A fortress-like monastery holds its own against the backdrop of sharp-edged, sooty mountains that touch a clear blue sky. A young, Tibetan nun, her locket displaying the well-known face of the Dalai Lama, smiles disarmingly at the viewer. A Tibetan boy, surrounded by his playmates, playfully points a toy gun at the camera. Figures of maroon-robed monks cut arabesques of interaction, in a spacious courtyard. The smooth bronze face of a deity, profiled against a richly decorated monastery wall, contrasts with a close-up of two, wrinkled, old women, who seem ambivalent about the camera breaching their privacy.
Kiran Ambwani’s photographs, on display at the Maison de la Culture Plateau-Mont-Royal, till May 10, land us in the midst of Tibetan communities living in exile in Ladakh, North India and Bylakuppe, South India. A fitting start to the 14th edition of Festival Accès Asie, which opened on May 1 and runs till June 14, at various Montreal venues.

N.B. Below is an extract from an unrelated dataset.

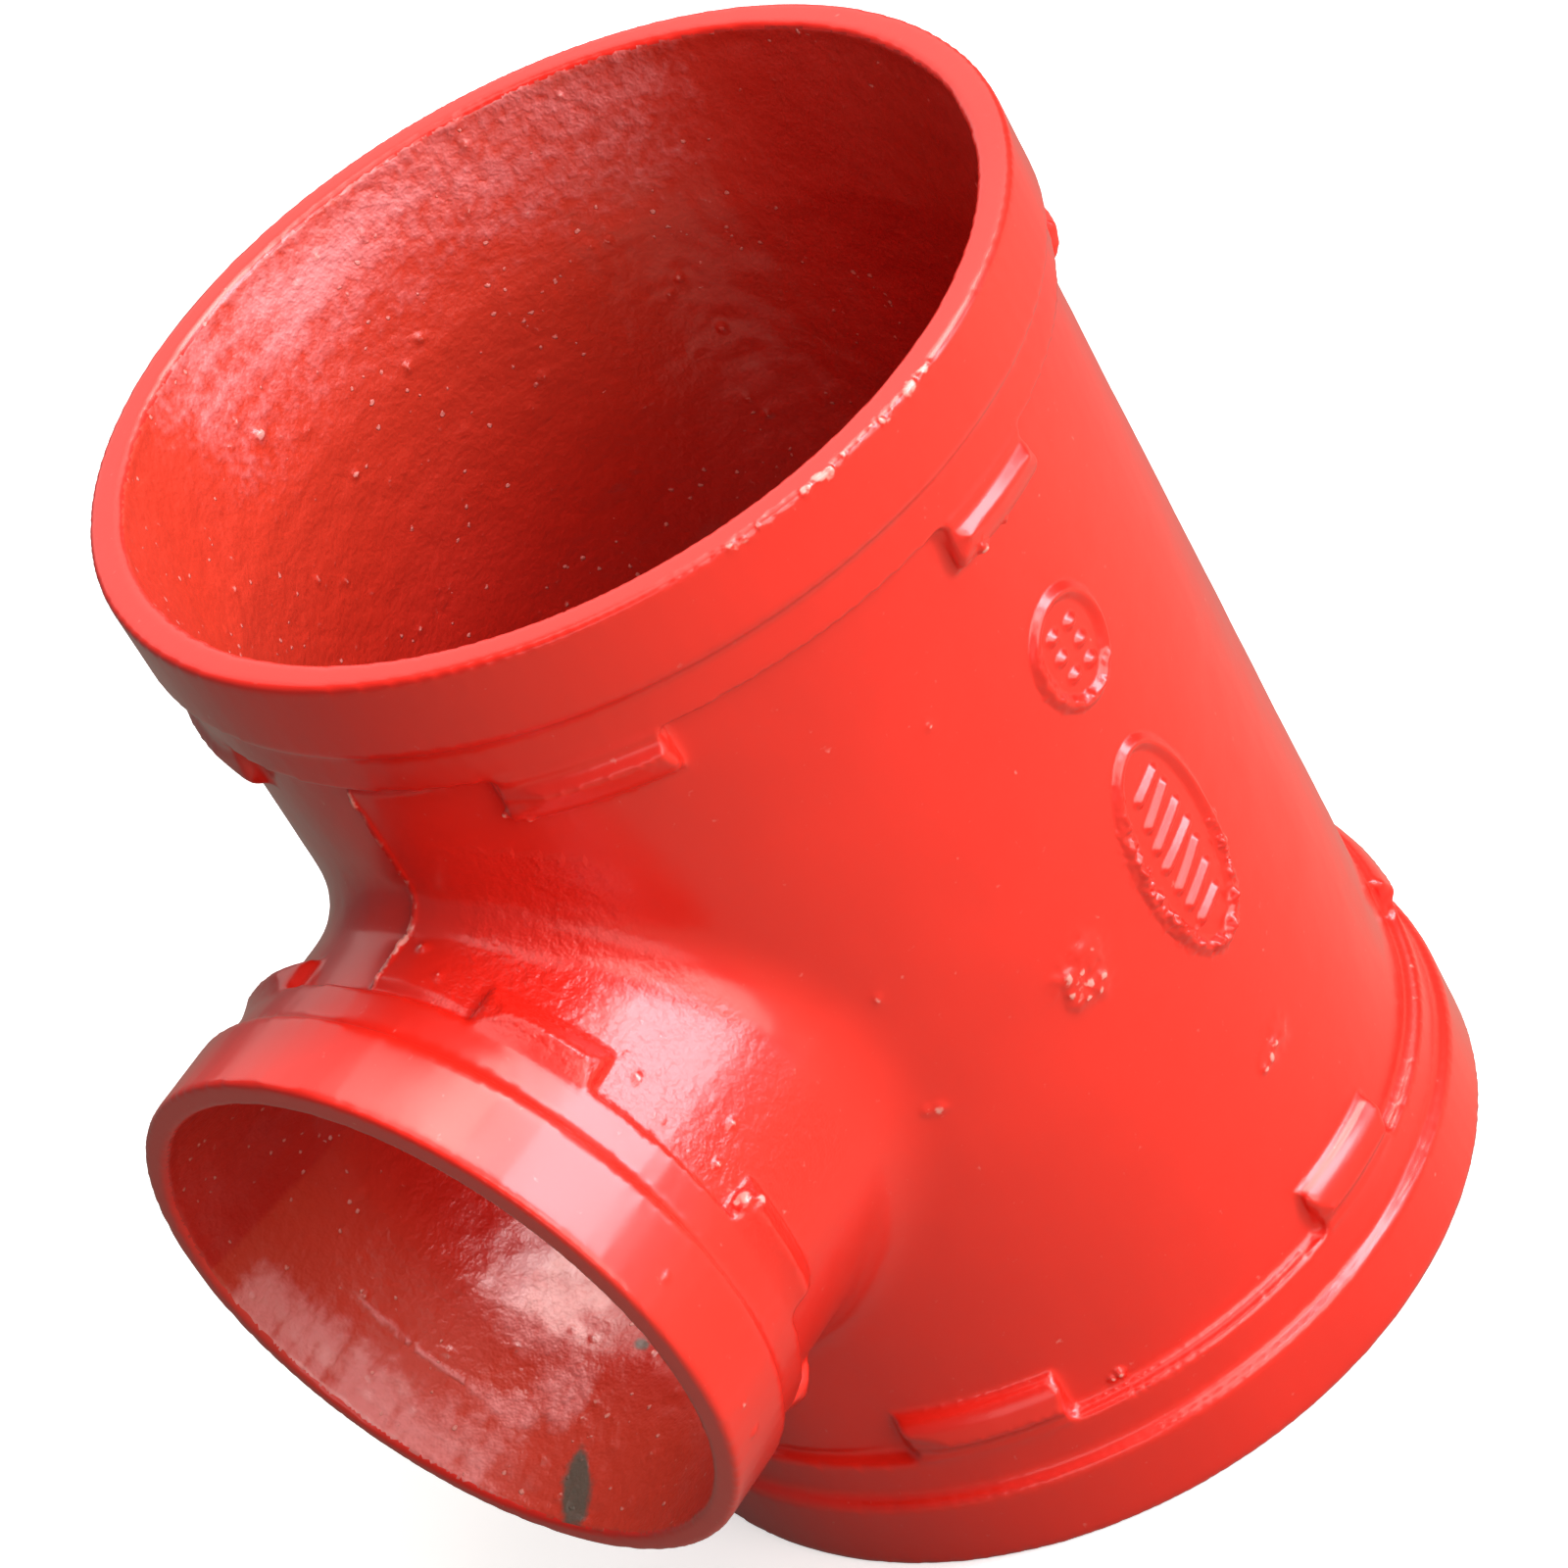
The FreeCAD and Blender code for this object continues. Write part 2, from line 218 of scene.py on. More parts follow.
# Places on the casting. A place on the run is (degrees round from +X, height), in millimetres, and a place
# on the branch is (degrees round from +Y, distance from the run's axis).
def on_run(points):
    radius = np.hypot(points[:, 0], points[:, 1])
    return radius, np.degrees(np.arctan2(points[:, 1], points[:, 0])), points[:, 2] / MM


def on_arm(points):
    up = points[:, 2] - MID
    radius = np.hypot(points[:, 1], up)
    return radius, np.degrees(np.arctan2(up, points[:, 1])), points[:, 0] / MM


def run_spot(degrees, height, radius):
    a = math.radians(degrees)
    return np.array((radius * math.cos(a), radius * math.sin(a), height * MM))


def arm_spot(degrees, along, radius):
    a = math.radians(degrees)
    return np.array((along * MM, radius * math.cos(a), MID + radius * math.sin(a)))


def from_middle(height):
    return np.abs(height - MID / MM)


def from_run_end(height):
    return MID / MM - from_middle(height)


# Raised oval rings on the front of the body: height of the centre, half width, half height, and for the
# worn lower left, where the wear starts and how deep it goes. What fills them is plain pips and bars that
# stand for nothing, each given as its place across and up from the ring's centre, its lean in degrees and
# its half length.
RING_AZIMUTH = 90.5
RING_ROUND = 12
RING_HEIGHTS = (78, 168)
RING_RISE = 1.25
RING_HALF_WIDE = 1.6
RING_WANDER = 0.35
RING_UNEVEN = 0.45
RING_GRIT = [(1, 1.3, 31), (0.6, 0.7, 32)]
RING_REACH = 1.6
RING_MARGIN = 2.5
RING_NEAR_R = BODY_R - 2 * MM
WEAR_LEAN = 0.6
WEAR_FULL = 0.3
CREST = 0.15
BAR_RISE = 1.1
BAR_HALF_WIDE = 1.5
BAR_HALF_LONG = 4.4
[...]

The Festival offers dance, film, food, multimedia productions, visual art and artistic dialogue, with a distinctly Asian accent. Asian Canadians, who make up 10 per cent of Montreal’s population, have come here from countries as distant as Japan and Iran, and everything in-between. The Asian Heritage Month Festival is an annual event held in a dozen Canadian cities, during the month of May.
The Montreal Festival focus for 2009 is Tibet. (People all around the world are taking stock of 50 years of Chinese occupation of this country this year.) The well-attended Festival opening also featured robust Tibetan songs from Kalsang Dolma, a singer-activist who is part of a community of 130 Tibetans in Montreal. And a scholarly presentation on mandalas, the geometric, Tibetan Buddhist motifs, that were popularised in the West by Karl Jung and the New Age movement.
Nuns in prison in Tibet composed the first song Dolma sang. The second was inspired by a man who looks after Tibetan orphans in India, while the third wished friend’s good luck. Dolma was the spokesperson for a poignant documentary film “What Remains of Us.” The role, which took her to Tibet several times, helped her carry a message of hope from the Dalai Lama to the Tibetan people.
On May 8, there is a free screening of “The Forbidden Team,” a documentary film about a little-known Tibetan passion – football. It tells the story of a controversial match between Tibet and Greenland, which took place in 2001, despite strong resistance from the Chinese government.
The Festival also features an avant-garde, Japanese-themed production “ The Haunted Womb Tour”, which won the Tangente Prize at the 2007 Montréal Fringe Festival. A blend of pop, punk, dance, theatre, music, and Buddhist ritual, it features dancer Tomomi Morimoto and actress-singer Maya Kuroki, with music by Patrick Graham, a multi-percussionist. All Montrealers. May 14-16 at Tangente Theatre.
Another offering is Viva Confusion, a multi-media theatre event that explores immigrant angst. It features celebrated Indian stage and screen actor, Dr. Mohan Agashe, who is also a psychiatrist, and local actors, dancers and musicians from diverse ethnic backgrounds. Directed by Stephen Pietrantoni, a multi-faceted theatre director based in Montreal, scripted by Hunt Hoe, an award-winning Chinese-Canadian filmmaker with a penchant for provocative themes, it will take place on June 6.
And Taarof, Images of Iranian Hospitality, is a black and white photo exhibition by globe-trotting, Dutch photographer Cornelis Van Voorthuizen, shot in Tehran, Isfahan Shiraz and Yazid.